La DA et le EFF envisagent les conditions pour une coalition
Certains partis réfléchissent déjà au bien-fondé d’une coalition avec l’ANC. C’est le cas de la DA, qui a annoncé ce dimanche des « discussions exploratoires » avec d’autres partis, pour « identifier des options » afin d’éviter à tout prix une coalition « du chaos » entre l’ANC et deux partis sur sa gauche radicale.
Plus direct, le parti de gauche radicale des Combattants pour la liberté économique (EFF), de Julius Malema, a déjà exprimé publiquement son envie de travailler avec l’ANC lors d’une conférence de presse. Cette alliance devient très probable, selon le politologue Ongama Mtimka, de l’université de Nelson Mandela Bay.

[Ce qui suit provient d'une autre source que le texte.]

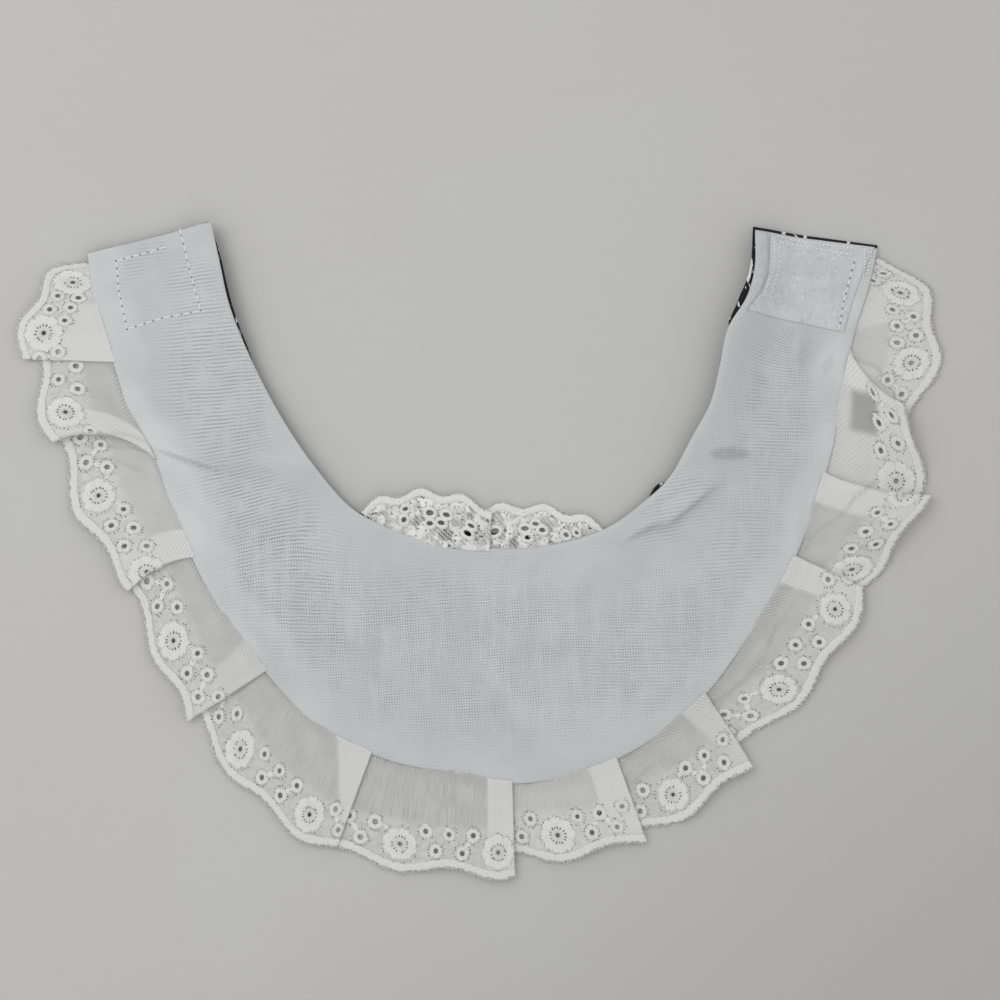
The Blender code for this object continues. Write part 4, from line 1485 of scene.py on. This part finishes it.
# Eyelets of the neck lace: middle, half width and half height.
NeckEyelet = namedtuple("NeckEyelet", "x y half_width half_height")
NECK_EYELETS = rows_of(NeckEyelet, [
    (-20.8, 11.6, 0.8, 0.5), (-21.5, 8.8, 0.75, 0.7), (-14.1, 10.5, 1.1, 0.75),
    (-9.2, 9.8, 1.0, 0.6), (-14.2, 7.8, 0.9, 0.6), (-10.9, 7.7, 1.0, 0.6),
    (-2.4, 7.0, 0.9, 0.5), (-3.5, 4.7, 1.1, 0.75), (4.2, 5.4, 1.2, 0.9),
    (12.9, 6.2, 1.0, 0.6), (16.0, 7.5, 0.9, 0.5), (18.0, 5.6, 0.8, 0.6),
    (14.0, 3.4, 0.8, 0.55), (24.6, 4.5, 0.7, 0.6), (27.8, 4.8, 0.5, 0.4),
])
NECK_LACE_ON_FACE = 6.0  # how far out the neck lace lies on the face before it drops to the table
NECK_LACE_DROP = 3.5
SAMPLE_STEP = 0.5  # how finely the lace is searched for the spot that shows at an eyelet's place
HEM_PRICK_STEP = 0.62

# Where the lace is an open net of slanting threads.
NETTED = ovals(
    (-29.0, 8.8, 4.5, 2.8, 0.0, 0.8), (-17.6, 8.5, 1.6, 5.5, 0.0, 1.0), (-8.0, 4.4, 5.0, 3.2, 20.0, 1.0),
    (-1.2, 10.8, 4.0, 3.2, -30.0, 0.9), (9.6, 4.6, 3.8, 5.2, 0.0, 1.0), (21.2, 3.6, 2.0, 4.2, 0.0, 1.0),
    (-25.0, 12.6, 2.0, 2.0, 0.0, 0.6), (2.0, 4.0, 36.0, 9.0, 0.0, 0.45),
)


def build_neck_lace():
    edge = SewnEdge(0.0, -1.0)

    def table_height(spot, down):
        out, place = min(((spot - root).length, place) for root, place in zip(edge.spots, edge.places))
        drop = ease((out - NECK_LACE_ON_FACE) / NECK_LACE_DROP)
        return 0.55 * (1.0 - drop) + cloth_height(place, 0.0)

    strip = PleatedStrip(NECK_LACE, edge, NECK_LACE_FIRST_SEAM, NECK_SCALLOP_DEPTH, table_height)
    samples = []
    for index, hem in enumerate(strip.hems):
        for step in range(int(hem / SAMPLE_STEP)):
            for row in range(34):
                along, inward = step * SAMPLE_STEP, row * SAMPLE_STEP
                point = strip.point(index, along, inward)
                samples.append((point.x, point.y, index, along, inward))
    ring = satin_ring("frill_eyelet", 1.0, 2.1, 30, 8, 0.34, 0.2)
    holes, pieces = [], []
    for eyelet in NECK_EYELETS:
        wanted = 1 if eyelet.x > 1.0 else 0
        _, index, along, inward = min(
            (math.hypot(sample[0] - eyelet.x, sample[1] - eyelet.y), *sample[2:])
            for sample in samples if sample[2] == wanted
        )
        holes.append(Hole(index, along, inward, eyelet.half_width * 1.35, eyelet.half_height * 1.35))

        def spread(x, y, z):
            radius = math.hypot(x, y)
            rim = radius - 1.0
            across = x / radius * (eyelet.half_width + rim)
            up = y / radius * (eyelet.half_height + rim)
            return strip.point(index, along + across, inward - up, z + 0.05)

        pieces.append(sewn_copy(ring, spread))
    hole = prick("needle_motif")
    dice = random.Random(31)
    pricks = []

    def prick_at(*spot_and_size):
        pricks.append(sewn_copy(hole, laid_on(strip, *spot_and_size)))

    for index, along, inward, half_width, half_height in holes:
        for number in range(15):
            if dice.random() < 0.3:
                continue
            turn = TURN * (number + dice.uniform(-0.3, 0.3)) / 15.0
            away = dice.uniform(0.75, 1.5)
            beyond = along + (half_width + away) * math.cos(turn), inward + (half_height + away) * math.sin(turn)
            prick_at(index, *beyond, turn, dice.uniform(0.3, 0.55), dice.uniform(0.2, 0.32), 0.22)
    for index, hem_line in enumerate(strip.hems):
        for number in range(int(hem_line / HEM_PRICK_STEP)):
            along = HEM_PRICK_STEP * (number + dice.uniform(-0.2, 0.2)) + 0.3
            if dice.random() < 0.55:
                continue
            inward = strip.scallop(index, along) + 2.55 + dice.uniform(-0.15, 0.25)
            prick_at(index, along, inward, math.pi / 2.0, dice.uniform(0.35, 0.8), dice.uniform(0.2, 0.3), 0.12)
    bpy.data.objects.remove(ring)
    bpy.data.objects.remove(hole)
    sheet = strip_sheet("frill_lace_cloth", strip, 0.45, 8, 38, holes)
    places = [(vertex.co.x / MM + CENTRE_X, vertex.co.y / MM + CENTRE_Y) for vertex in sheet.data.vertices]
    lay_values(sheet, "netted", [oval_share(NETTED, x, y) for x, y in places])
    hem = satin_hem("frill_hem", strip, 0.33, 2.4, 0.36, 0.28)
    embroidery = join([hem, hairs("frill_hairs", strip, 110, 4)] + pieces, "frill_embroidery")
    return sheet, embroidery, join(pricks, "frill_needle_holes")


# ---- stitches ----

# Rows of stitches: the spots that a row runs through, the length of one stitch, and whether its
# needle holes show.
HOOK_ROWS = [
    ([(-103.0, 82.0), (-102.2, 73.5), (-99.9, 62.6)], 2.35, True),
    ([(-99.9, 62.6), (-90.0, 65.8), (-78.8, 67.8)], 2.75, True),
    ([(-78.8, 67.8), (-82.0, 79.6), (-84.9, 91.5)], 2.55, True),
    ([(-103.0, 82.0), (-94.0, 84.4), (-88.4, 86.2)], 2.5, True),
]
LOOP_ROWS_SEWN = [
    ([(106.5, 81.6), (103.5, 70.6), (102.2, 62.4)], 2.3, True),
    ([(83.6, 88.6), (83.2, 80.0), (80.2, 71.5)], 1.1, False),
    ([(85.2, 87.6), (84.8, 79.6), (82.0, 71.0)], 1.3, False),
    ([(84.0, 88.8), (95.0, 87.2), (107.5, 85.6)], 1.2, False),
    ([(85.2, 87.3), (95.3, 85.6), (106.3, 83.8)], 1.4, False),
    ([(109.3, 85.2), (109.5, 80.6), (109.0, 77.4)], 0.9, False),
    ([(111.4, 84.9), (110.7, 81.0), (109.9, 78.0)], 0.9, False),
]
THREAD = 0.2


def stitch_template():
    """One stitch: a rod 1 mm long with rounded, sunken ends, along x."""
    bpy.ops.object.select_all(action="DESELECT")
    bpy.ops.mesh.primitive_uv_sphere_add(segments=8, ring_count=9, radius=0.5)
    stitch = bpy.context.object
    with all_in_hand():
        bpy.ops.transform.rotate(value=math.pi / 2.0, orient_axis="Y", center_override=(0.0, 0.0, 0.0))
        bpy.ops.transform.resize(value=(1.0, THREAD * 2.0, THREAD * 2.0))
    for vertex in stitch.data.vertices:
        vertex.co.z -= 0.5 * vertex.co.x**2
    return stitch


# A needle hole beside a stitch, as a low dark disc coloured with painted shade.
def dot_template():
    bpy.ops.object.select_all(action="DESELECT")
    bpy.ops.mesh.primitive_uv_sphere_add(segments=8, ring_count=6, radius=0.26)
    with all_in_hand():
        bpy.ops.transform.resize(value=(1.0, 1.0, 0.3))
    return bpy.context.object


def sew(name, rows, surface):
    stitch, dot = stitch_template(), dot_template()
    dice = random.Random(23)
    threads, dots = [], []
    for line, length, holes_show in rows:
        legs = [(Vector(first), Vector(second)) for first, second in zip(line, line[1:])]
        for start, end in legs:
            count = max(round((end - start).length / length), 1)
            run = (end - start) / count
            heading = math.atan2(run.y, run.x)
            for number in range(count):
                middle = start + run * (number + 0.5)
                long = run.length * dice.uniform(0.62, 0.8)
                tilt = heading + (dice.uniform(-0.08, 0.08) if holes_show else dice.uniform(-0.8, 0.8))

                def spread(x, y, z):
                    across = x * long
                    spot = middle + Vector((across * math.cos(tilt) - y * math.sin(tilt),
                                            across * math.sin(tilt) + y * math.cos(tilt)))
                    return (spot.x, spot.y, surface(spot) + z + 0.05)

                threads.append(sewn_copy(stitch, spread))
                if not holes_show:
                    continue
                hole = start + run * number

                def prick(x, y, z):
                    return (hole.x + x, hole.y + y, surface(hole) + z)

                dots.append(sewn_copy(dot, prick))
    for template in (stitch, dot):
        bpy.data.objects.remove(template)
    return join(threads, name), join(dots, name + "_needle_holes")


def lining_top(spot, horn):
    """Height of the lining's upper side at a spot on this horn."""
    return lining_point(*place_of(spot, horn)).z + CLOTH / 2.0


# ---- building ----

lining = build_lining()
face = build_face()
loop_patch = build_loop_patch()
hook_patch = build_hook_patch()
ruffle, ruffle_embroidery, ruffle_pricks = build_ruffle()
frill, frill_embroidery, frill_pricks = build_neck_lace()
hook_stitches, hook_pricks = sew("hook_patch_stitches", HOOK_ROWS, lambda spot: lining_top(spot, LEFT_HORN))
loop_stitches, loop_pricks = sew(
    "loop_patch_stitches", LOOP_ROWS_SEWN, lambda spot: lining_top(spot, RIGHT_HORN) + 0.5
)

voile, cotton, ruffle_voile, ground = lining_voile(), printed_cotton(), eyelet_voile(), frill_ground()
satin = satin_thread("ruffle_satin", (0.66, 0.665, 0.64), (0.79, 0.795, 0.77))
thick_satin = satin_thread("frill_satin", (0.70, 0.705, 0.68), (0.87, 0.875, 0.85))
pile, hooks, thread = loop_pile(), hook_weave(), sewing_thread()
# Painted shade for the needle holes' dark discs.
dark = needle_hole_shade("needle_hole_shade", (0.10, 0.11, 0.12), (0.22, 0.23, 0.24))
dim = needle_hole_shade("lace_needle_hole_shade", (0.09, 0.09, 0.085), (0.28, 0.28, 0.265))

PIECES = [
    (lining, voile, "lining_voile", ["lining"]),
    (face, cotton, "printed_cotton", ["face_panel"]),
    (loop_patch, pile, "loop_tape", ["loop_patch"]),
    (hook_patch, hooks, "hook_tape", ["hook_patch"]),
    (ruffle, ruffle_voile, "eyelet_voile", ["ruffle"]),
    (ruffle_embroidery, satin, "eyelet_voile", []),
    (ruffle_pricks, dim, "eyelet_voile", []),
    (frill, ground, "frill_lace", ["neck_lace"]),
    (frill_embroidery, thick_satin, "frill_lace", []),
    (frill_pricks, dim, "frill_lace", []),
    (hook_stitches, thread, "lining_voile", []),
    (hook_pricks, dark, "lining_voile", []),
    (loop_stitches, thread, "loop_tape", []),
    (loop_pricks, dark, "loop_tape", []),
]
for piece, material, slot, nodes in PIECES:
    piece.data.materials.clear()
    piece.data.materials.append(material)
    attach(piece, "root")
    if nodes:
        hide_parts(*nodes)

# ---- stage ----


def table_top():
    material, tree, shader = finish("table_top", 0.75)
    place = on_object(tree)
    away = add(tree, "ShaderNodeVectorMath", {0: place}, operation="LENGTH").outputs["Value"]
    cloud = plus(speckle(place, 9.0, 3.0), times(away, -3.0))
    # Painted shade: the table is darker towards the lower right, where less light falls.
    to_corner = {0: place, 1: (0.62, -0.78, 0.0)}
    corner = add(tree, "ShaderNodeVectorMath", to_corner, operation="DOT_PRODUCT").outputs["Value"]
    grain = speckle(place, 240.0, 4.0)
    streaks = speckle(mapped(place, scale=(0.12, 1.0, 1.0)), 500.0, 3.0)
    colour = blend_colours(between(cloud, -0.05, 0.35), (0.555, 0.545, 0.52), (0.56, 0.563, 0.555))
    colour = blend_colours(between(corner, 0.02, 0.2), colour, (0.46, 0.455, 0.435))
    marks = times(plus(grain, streaks), 0.09)
    colour = blend_colours(marks, colour, (0.40, 0.395, 0.38))
    dress(shader, colour, grain, 0.0001, 0.2)
    return material


bpy.ops.object.select_all(action="DESELECT")
bpy.ops.mesh.primitive_plane_add(size=4.0, location=(0.0, 0.0, 0.0))
floor = bpy.context.object
floor.name = "table"
floor.data.materials.append(table_top())

VIEW_WIDTH = 0.285  # metres of the table that the picture spans
VIEW_HEIGHT = 0.62
VIEW_X, VIEW_Y = 0.00587, 0.01434
SENSOR = 36.0

camera_data = bpy.data.cameras.new("camera")
camera_data.sensor_width = SENSOR
camera_data.lens = SENSOR * VIEW_HEIGHT / VIEW_WIDTH
camera = bpy.data.objects.new("camera", camera_data)
camera.location = (VIEW_X, VIEW_Y, VIEW_HEIGHT)
bpy.context.scene.collection.objects.link(camera)
bpy.context.scene.camera = camera


def soft_light(name, size, energy, location, target):
    """A square panel of this size in metres and this power in watts, turned to its target."""
    data = bpy.data.lights.new(name, "AREA")
    data.shape = "SQUARE"
    data.size = size
    data.energy = energy
    light = bpy.data.objects.new(name, data)
    light.location = location
    light.rotation_euler = (Vector(target) - Vector(location)).to_track_quat("-Z", "Y").to_euler()
    bpy.context.scene.collection.objects.link(light)


soft_light("ceiling_panel", 0.5, 1.32, (-0.4, 0.25, 0.6), (0.0, 0.0, 0.0))
world = bpy.data.worlds.new("room")
world.use_nodes = True
walls = world.node_tree.nodes["Background"].inputs
walls["Color"].default_value = (1.0, 1.0, 1.0, 1.0)
walls["Strength"].default_value = 0.745
bpy.context.scene.world = world
bpy.context.scene.view_settings.view_transform = "Standard"

bpy.context.view_layer.update()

« Je pense que Julius Malema a réalisé un coup de maître en faisant le premier pas, comme une ouverture aux échecs, dans le sens où il ouvre une voie qui prend ses distances avec le parti MK. Il dit aussi qu’il ne se soucie pas de qui serait le président. Cyril Ramaphosa est le président de l’ANC ? Il dit : peu importe, ça ne nous regarde pas. Ensuite, il a dit à ses électeurs : on n’a pas besoin d’être d’accord sur tout avant la date limite des quatorze jours pour former une coalition », explique le chercheur.